5. Use col() in filtering operations

col() is particularly useful when filtering data based on specific conditions. You can use it in conjunction with comparison operators like ==, >, <, and logical operators like and, or, not to create powerful filters. Here's an example:

from pyspark.sql.functions import col

df.filter((col("age") > 18) & (col("gender") == "female"))

6. Handle missing or null values

When dealing with missing or null values in your data, you can use col() in combination with other PySpark functions like isNull() and isNotNull() to handle them effectively. Here's an example:

from pyspark.sql.functions import col

df.filter(col("name").isNull() | col("age").isNotNull())

7. Follow best practices

To make your code more readable and maintainable, follow these best practices when using col():

  • Use meaningful aliases when aliasing columns with col().
  • Break down complex transformations into smaller, more manageable steps.
  • Leverage other PySpark functions and techniques to optimize your code.
  • Comment your code to explain the purpose and logic behind each transformation.

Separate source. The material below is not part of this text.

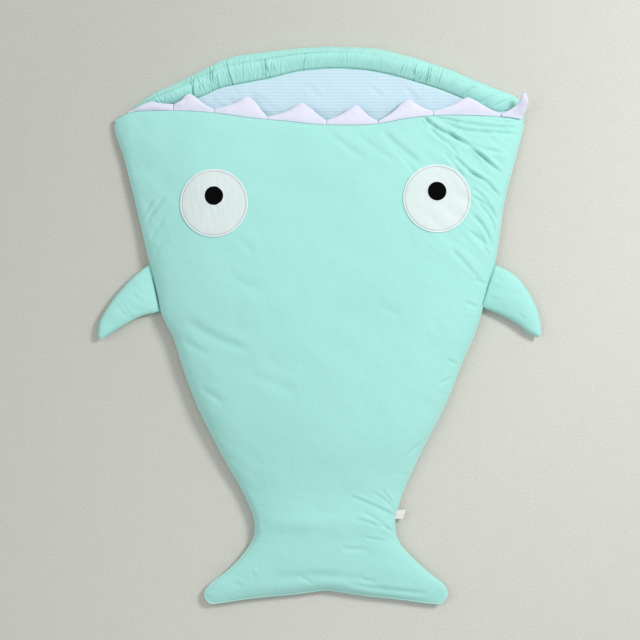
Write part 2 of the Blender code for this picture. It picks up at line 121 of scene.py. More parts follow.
# Folds and tucks of the front panel: points, depth and width in mm, and which side stands up
FOLDS = (
    (
        ((0.172, 0.362), (0.192, 0.341), (0.2385, 0.315), (0.272, 0.290), (0.312, 0.256)),
        5.6, 2.5, 0.7,
    ),
    (((0.176, 0.358), (0.2000, 0.322), (0.2275, 0.3005), (0.236, 0.286)), 4.0, 2.2, -0.6),
    (((0.2115, 0.292), (0.2305, 0.271), (0.246, 0.250)), 2.6, 2.2, -0.5),
    (((0.226, 0.288), (0.256, 0.262), (0.2875, 0.239), (0.312, 0.213)), 4.0, 2.3, 0.7),
    (((0.250, 0.262), (0.284, 0.246), (0.304, 0.232)), 2.6, 2.0, 0.5),
    (((0.255, 0.2215), (0.2875, 0.200), (0.306, 0.1735)), 3.4, 2.2, 0.6),
    (((0.268, 0.209), (0.292, 0.180), (0.303, 0.146)), 3.0, 2.2, 0.5),
    (((0.262, 0.186), (0.282, 0.163), (0.298, 0.120)), 2.6, 3.2, -0.4),
    (((0.222, 0.132), (0.246, 0.105), (0.279, 0.0705)), 1.8, 3.6, 0.4),
    (((0.255, 0.158), (0.293, 0.1305)), 2.4, 3.4, 0.4),
    (((0.232, 0.320), (0.268, 0.302), (0.318, 0.2905)), 3.4, 2.8, -0.5),
    (((0.106, 0.329), (0.1405, 0.298), (0.172, 0.2725)), 2.6, 5.0, 0.6),
    (((0.0155, 0.328), (0.046, 0.303), (0.080, 0.2805)), 1.6, 5.5, 0.4),
    (((0.186, 0.357), (0.236, 0.345), (0.282, 0.338), (0.342, 0.3355)), 5.0, 2.4, 0.5),
    (((0.198, 0.352), (0.246, 0.331), (0.300, 0.3265), (0.345, 0.3235)), 4.4, 2.6, 0.5),
    (((0.280, 0.350), (0.3105, 0.3445), (0.3445, 0.3425)), 2.4, 2.2, -0.4),
    (((0.212, 0.338), (0.247, 0.304), (0.278, 0.274)), 2.6, 2.0, 0.5),
    (((0.170, 0.352), (0.184, 0.334), (0.200, 0.318)), 2.2, 2.0, -0.4),
    (((0.258, 0.236), (0.278, 0.218), (0.300, 0.190)), 2.4, 1.9, 0.5),
    (((0.250, 0.196), (0.276, 0.170), (0.292, 0.138)), 1.8, 2.0, 0.4),
    (((0.060, 0.330), (0.094, 0.300), (0.132, 0.278)), 1.0, 4.5, 0.4),
    (((0.118, 0.305), (0.150, 0.276), (0.166, 0.252)), 1.2, 4.0, 0.4),
    (((-0.300, 0.1665), (-0.2745, 0.203), (-0.261, 0.2165)), 2.6, 2.6, -0.4),
    (((-0.304, 0.184), (-0.2825, 0.212)), 2.2, 2.4, -0.3),
    (((-0.289, 0.148), (-0.264, 0.1815)), 2.0, 2.6, 0.3),
    (((-0.283, 0.124), (-0.268, 0.140)), 1.4, 2.6, 0.3),
    (((-0.228, 0.008), (-0.1845, -0.0195), (-0.1195, -0.0465)), 2.0, 8.0, 0.4),
    (((-0.234, -0.028), (-0.190, -0.052)), 1.3, 6.0, 0.4),
    (((-0.204, -0.107), (-0.163, -0.136)), 1.4, 6.0, 0.4),
    (((-0.1195, -0.0845), (-0.038, -0.117)), 0.9, 9.0, 0.3),
    (((-0.1575, 0.081), (-0.092, 0.054)), 0.8, 9.0, 0.3),
    (((-0.140, 0.148), (-0.112, 0.120)), 0.8, 7.0, 0.3),
    (((0.274, 0.1385), (0.290, 0.119)), 1.8, 3.0, 0.4),
    (((0.097, 0.035), (0.1405, 0.0135)), 0.8, 7.0, 0.3),
    (((0.1925, 0.0135), (0.206, -0.0195)), 0.8, 7.0, -0.3),
    (((0.218, -0.061), (0.2445, -0.072)), 2.2, 2.6, 0.4),
    (((0.202, -0.102), (0.228, -0.0905)), 2.2, 2.6, 0.4),
    (((0.152, -0.2215), (0.174, -0.2005)), 1.8, 2.6, 0.3),
    (((0.264, 0.077), (0.286, 0.066)), 2.6, 2.6, 0.3),
    (((0.248, 0.037), (0.270, 0.029)), 2.2, 2.6, 0.3),
    (((0.052, -0.293), (0.0905, -0.3085), (0.130, -0.3280)), 2.8, 2.3, 0.6),
    (((0.090, -0.287), (0.112, -0.3005), (0.130, -0.320)), 2.2, 2.0, -0.4),
    (((0.106, -0.281), (0.1275, -0.309)), 1.6, 2.0, 0.4),
    (((0.071, -0.319), (0.098, -0.334), (0.1265, -0.357)), 2.4, 2.3, -0.5),
    (((0.058, -0.3315), (0.1025, -0.344), (0.122, -0.352)), 1.8, 2.2, 0.4),
    (((0.0775, -0.364), (0.115, -0.3695)), 1.7, 2.2, 0.4),
    (((0.0365, -0.382), (0.084, -0.385)), 1.4, 4.0, 0.4),
    (((-0.036, -0.429), (-0.011, -0.442)), 1.1, 3.0, 0.4),
    (((0.071, -0.4355), (0.0965, -0.4405)), 1.4, 3.0, 0.4),
    (((-0.118, -0.420), (-0.1085, -0.4325)), 1.2, 3.0, 0.4),
    (((-0.148, -0.440), (-0.132, -0.4465)), 1.4, 3.0, 0.4),
    (((-0.098, -0.352), (-0.045, -0.357), (0.015, -0.350)), 0.5, 8.0, 0.4),
    (((-0.105, -0.372), (-0.050, -0.376)), 0.5, 6.0, -0.4),
    (((-0.078, -0.4325), (0.0, -0.4285), (0.105, -0.4385)), 2.0, 8.0, -0.5),
    (((0.050, -0.4440), (0.118, -0.4530), (0.186, -0.4600)), 2.4, 4.0, -0.4),
)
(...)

By following these tips and tricks, you can effectively leverage the col() function in your PySpark data transformations and achieve efficient and readable code.

Conclusion

In this blog post, we explored the col() function in PySpark and its various use cases, syntax, and parameters. We learned how col() can be combined with other PySpark functions to perform powerful data transformations and manipulations. We also discussed performance considerations, best practices, and provided tips and tricks for effectively using col() in your PySpark code.

By mastering the col() function and understanding its interactions with other PySpark functions, you can efficiently process and transform your data to meet your specific requirements. Experiment with different scenarios, refer to the official PySpark documentation for further exploration, and continue to enhance your PySpark skills. Happy coding!